Desde pequenininho, sempre fui uma criança muito sensível. E tinha uma mentalidade mais avançada do que a galera na minha idade (por volta de 2006, aos dez anos). Naquela época, entendi que, na cabeça das pessoas, era errado eu me atrair por meninos. Sempre fui do esporte, gostava de queimada, futebol, vôlei, e estava em contato com outros moleques. E a mesma paradinha que eu sentia pelas meninas, sentia pelos meninos. Já tinha muita ‘gastação’ (bullying), era uma coisa violenta.

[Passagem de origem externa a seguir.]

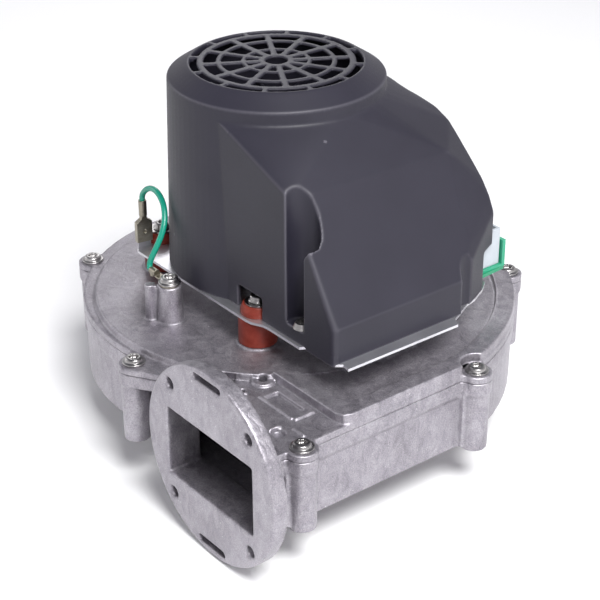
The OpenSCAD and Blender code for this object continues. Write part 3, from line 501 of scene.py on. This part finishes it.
def on_hood_box(co):
    """True on the box beside the hood's drum, above its foot. Sizes in millimetres."""
    foot, roof = 5, 85
    drum_radius, box_side, box_side_radius = 52, 25, 46
    height = (co.z - PLATE_FOOT) / MM
    radius = math.hypot(co.x, co.y) / MM
    on_box_side = co.x > box_side * MM and radius > box_side_radius
    return foot < height < roof and (radius > drum_radius or on_box_side)


# The lead's route, as in the part's source, in millimetres
WIRE_ROUTE = [
    (-14.6, -60, 79.3), (-16, -60, 79.4), (-17, -59.4, 81.2), (-16.2, -58.4, 84.5), (-15.4, -56.5, 88.5),
    (-15.5, -53.7, 92.7), (-16.8, -50.6, 97.4), (-19.5, -48.2, 101.6), (-23.5, -46.4, 105.2),
    (-28.5, -45.4, 107.5), (-33.5, -44.8, 107.8), (-38.3, -44.5, 106.2), (-42, -44.3, 103.4),
    (-44.2, -44.2, 100.6), (-44.4, -44.2, 99), (-44.4, -44.2, 98),
]
WIRE_D = 2.7


def earth_lead():
    curve = bpy.data.curves.new("earth_lead", "CURVE")
    curve.dimensions = "3D"
    curve.bevel_depth = WIRE_D / 2 * MM
    curve.bevel_resolution = 6
    curve.resolution_u = 6
    curve.use_fill_caps = True
    spline = curve.splines.new("NURBS")
    spline.points.add(len(WIRE_ROUTE) - 1)
    for point, place in zip(spline.points, WIRE_ROUTE):
        point.co = (*(v * MM for v in place), 1)
    spline.use_endpoint_u = True
    spline.order_u = 4
    wire = bpy.data.objects.new("earth_lead", curve)
    bpy.context.scene.collection.objects.link(wire)
    finish_piece(wire, "earth_wire")


def build():
    softened("housing", "lower_housing", 0.6 * MM, 6)
    softened("cover", "upper_cover", 0.5 * MM, 4)
    softened("hood", "motor_cover", 0.5 * MM, 7, rounder=on_hood_box)
    for node in ("isolator_front", "isolator_left", "isolator_rear", "power_header", "board_spacers"):
        softened(node + "_soft", node, 0.22 * MM, 3)
    for node in ("earth_receptacle", "earth_ring_terminal"):
        softened(node + "_soft", node, 0.14 * MM, 3)
    washer_screws("cover_screw_heads", "cover_screws", head=3.8, washer=5.1, height=2.6, shank=2)
    washer_screws("isolator_screw_heads", "isolator_screws", head=3.4, washer=4, height=3, shank=1.65)
    washer_screws("earth_screw_head", "earth_screw", head=4, washer=5, height=3, shank=1.65)
    for name, node in nodes.items():
        node.data.materials.clear()
        node.data.materials.append(materials[SLOT_OF[name]])
        for polygon in node.data.polygons:
            polygon.use_smooth = False
    earth_lead()


add_camera()
materials = make_materials()
add_lights()
add_floor()
build()

bpy.context.scene.view_settings.view_transform = "Standard"
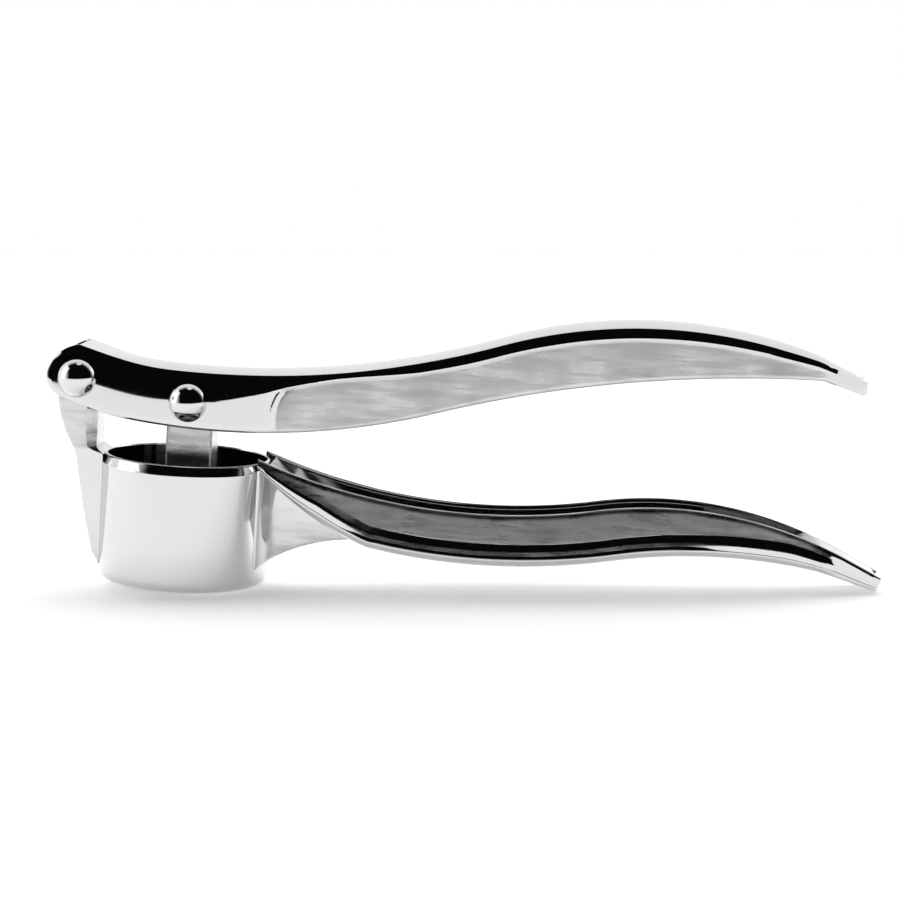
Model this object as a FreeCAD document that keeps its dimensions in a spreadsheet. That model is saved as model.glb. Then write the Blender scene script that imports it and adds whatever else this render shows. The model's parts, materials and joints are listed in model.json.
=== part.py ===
"""Hand-held garlic press: two die-cast channel handles, a cup and a hinged plunger.

Millimetres. +Z is up along the cup's axis, +X runs to the tail of the handles,
and the origin is the centre of the cup's flat underside.
"""
import FreeCAD, Part
import Sketcher
import math
import os

os.makedirs("parts", exist_ok=True)

SIZES = {
    "cup_radius": 15.3,
    "bore_radius": 14.3,
    "cup_height": 22.7,
    "cup_floor": 3.0,
    "foot_round": 1.8,
    "strainer_hole_radius": 0.9,
    "strainer_pitch": 3.1,
    "strainer_reach": 11.6,
    "hinge_along": -19.3,
    "hinge_up": 35.95,
    "pivot_along": 0.6,
    "pivot_up": 32.9,
    "pin_radius": 1.8,
    "pin_fit": 0.05,
    "dome_radius": 3.4,
    "dome_height": 2.3,
    "grip_width": 14.8,
    "tail_width": 8.4,
    "channel_width": 10.6,
    "web": 1.8,
    "bevel": 1.6,
    "panel_depth": 0.8,
    "ear_width": 9.9,
    "ear_radius": 3.3,
    "gusset_width": 8.0,
    "stem_width": 8.4,
    "stem_depth": 8.0,
    "stem_crown": 3.2,
    "stem_chamfer": 0.9,
    "disc_radius": 12.0,
    "disc_height": 3.5,
    "disc_round": 1.0,
    "disc_lift": 0.3,
    "disc_shift": -1.0,
}
THROUGH = 80.0
UP = FreeCAD.Vector(0, 0, 1)

doc = FreeCAD.newDocument("garlic_press")
sheet = doc.addObject("Spreadsheet::Sheet", "sizes")


def fill_sheet():
    """One row for each driving size: its name, its value and an alias of the same name."""
    for row, (name, value) in enumerate(SIZES.items(), start=1):
        sheet.set(f"A{row}", name)
        sheet.set(f"B{row}", str(value))
        sheet.setAlias(f"B{row}", name)
    doc.recompute()


def point(along, up):
    """A point of a sketch by its two axes."""
    return FreeCAD.Vector(along, up, 0)


def line(start, end):
    return Part.LineSegment(start, end)


def chain(points):
    """Straight segments from each point to the next."""
    return [line(a, b) for a, b in zip(points, points[1:])]


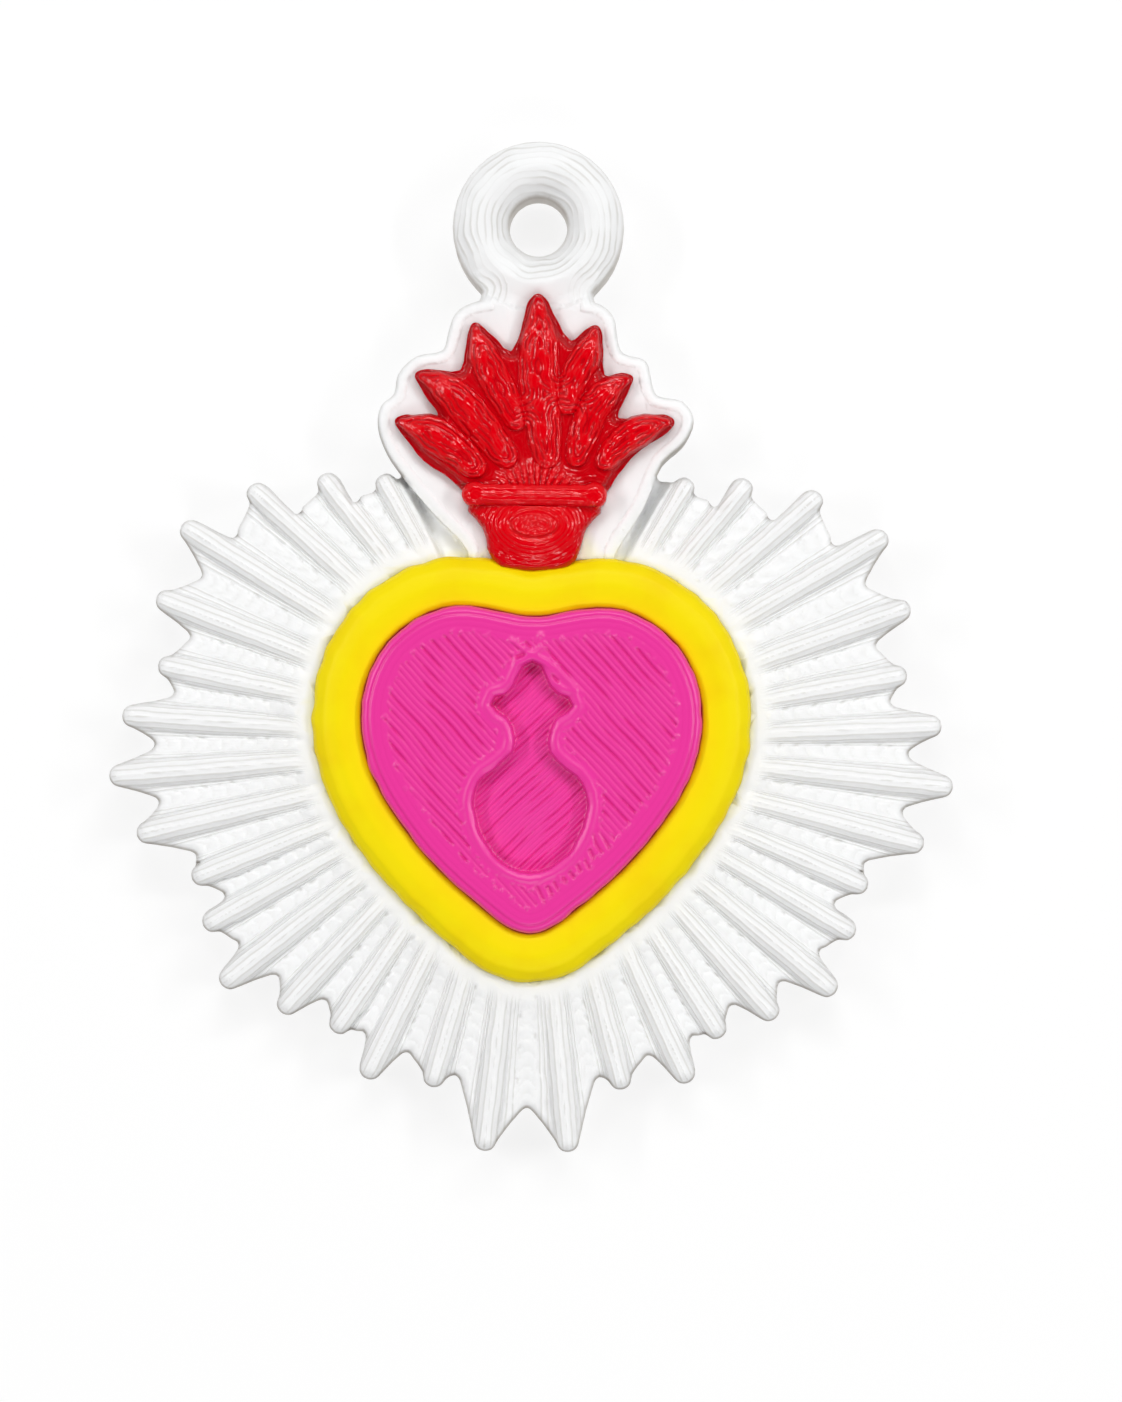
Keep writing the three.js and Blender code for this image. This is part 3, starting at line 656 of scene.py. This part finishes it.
def shape_crown(piece, sizes):
    """Shapes the flames, the cup and the band, and tells the red plastic where its lines run and
    where shade is painted on it, where it lies deep and down in its grooves."""
    points = points_of(piece)
    x, z = points[:, 0], points[:, 2]
    cast_depth = -points[:, 1]
    foot = distances(edge_finder("flame_crown", FLAME_WALL), points)
    outer = distances(edge_finder("flame_crown", PLATE_FLOOR), points)
    rise = z - CROWN_Z
    on_flames = smooth_step(*FLAMES_BEGIN, rise) * (cast_depth > PLATE_FLOOR + 0.2)
    # The domed flames have no wall that starts at one depth, so their foot is where the cast rises
    rising = (cast_depth > FLAME_WALL + 0.08) * (cast_depth < FLAME_WALL + 0.2)
    from_foot = nearest_of(points, points[(on_flames > 0.5) * rising])
    depth, rings, fine, folds = ridge_flames(x, z, cast_depth, outer, from_foot, on_flames, sizes)
    oval = np.hypot(x / BOSS_HALF_WIDTH, (rise - BOSS_RISE) / BOSS_HALF_HEIGHT)
    from_boss = np.hypot(x, rise - BOSS_RISE) * (1 - 1 / np.maximum(oval, 0.05))
    depth = terrace_cup(x, z, depth, foot, from_boss, sizes)
    points[:, 1] = -depth
    move_points(piece, points)
    finish_with(piece, "SMOOTH", factor=0.4, iterations=1)
    around = np.where(rise < CUP_TOP, 1.2 * from_boss, foot) / (sizes.strand / MM)
    mark(piece, "strand", np.where(on_flames > 0.5, rings, around))
    # Shade is painted low between the flames, darker over the band, and down in the grooves of the
    # ridges and the folds
    sunk_shade = 1 - smooth_step(*SHADE_ENDS, depth)
    sunk_shade = np.where(rise > BAND_RISE + 0.3, SHADE_ABOVE_BAND, SHADE_ELSEWHERE) * sunk_shade
    mark(piece, "sunk_shade", np.clip(np.maximum(sunk_shade, 0.7 * fine ** 2 + 0.5 * folds), 0, 1))


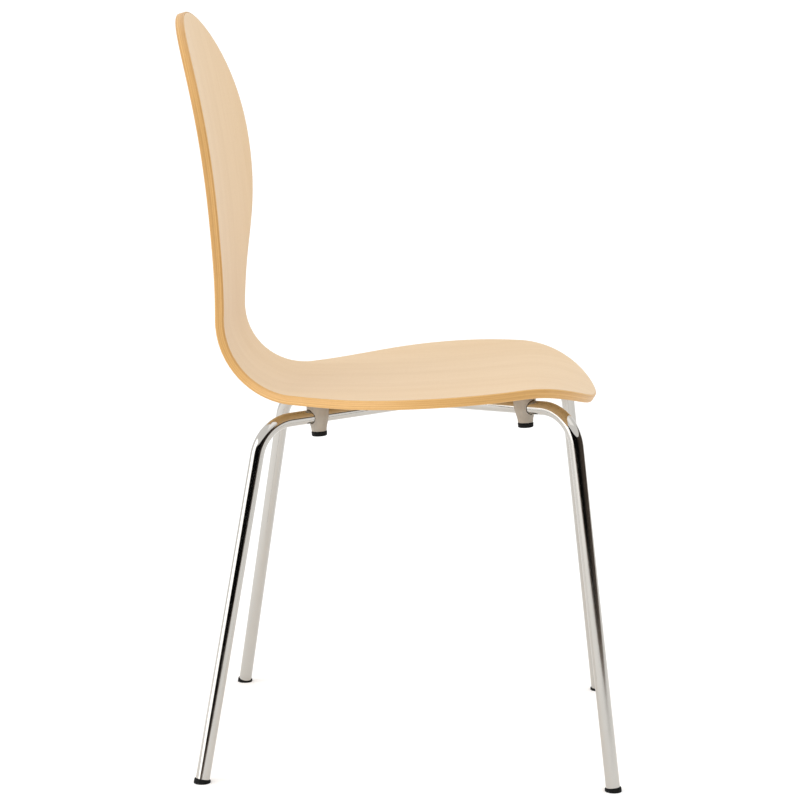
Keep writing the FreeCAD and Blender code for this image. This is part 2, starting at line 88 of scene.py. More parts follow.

Cresci na igreja evangélica, reprimi durante muito tempo algo que era natural para mim. Sempre tive questionamentos internos e, durante muito tempo, foi motivo de dor. Depois, entendi que precisava viver a realidade da forma que fosse melhor para mim. Até hoje é o meu lema: só quero viver minha vida, ser quem sou e, independentemente de tudo, vou correr atrás do meu. Importante saber quem sou – e amo. O que vem de fora não vai me atingir. No meu trabalho, tento trazer isso.
O que você tem de grandes coisas para o segundo semestre?
A gente vai evoluindo até ter um segundo álbum, talvez. E avançando nos shows, mais apresentações pontuais, como o São João da Thay (de Thaynara OG).
Segundo álbum, a gente pode esperar para esse ano ainda?
O álbum em si, já está com início de conceito amarrado, sei o estilo quero seguir, um pouco do visual. Antes disso, quero lançar singles explorando vários lugares. Isso vai acontecer primeiro, mas já estou no processo de composição e de produção, tem várias guias que amo e fico escutando. Saturo antes de lançar. Mas, quando você vê a galera cantando no show, pensa: é isso aí. Estou nesse processo de escutar muita coisa, estudar, sempre compondo, criando… Já tem coisa encaminhada, mas quero usar mais paradinhas diferentes para ver qual que é.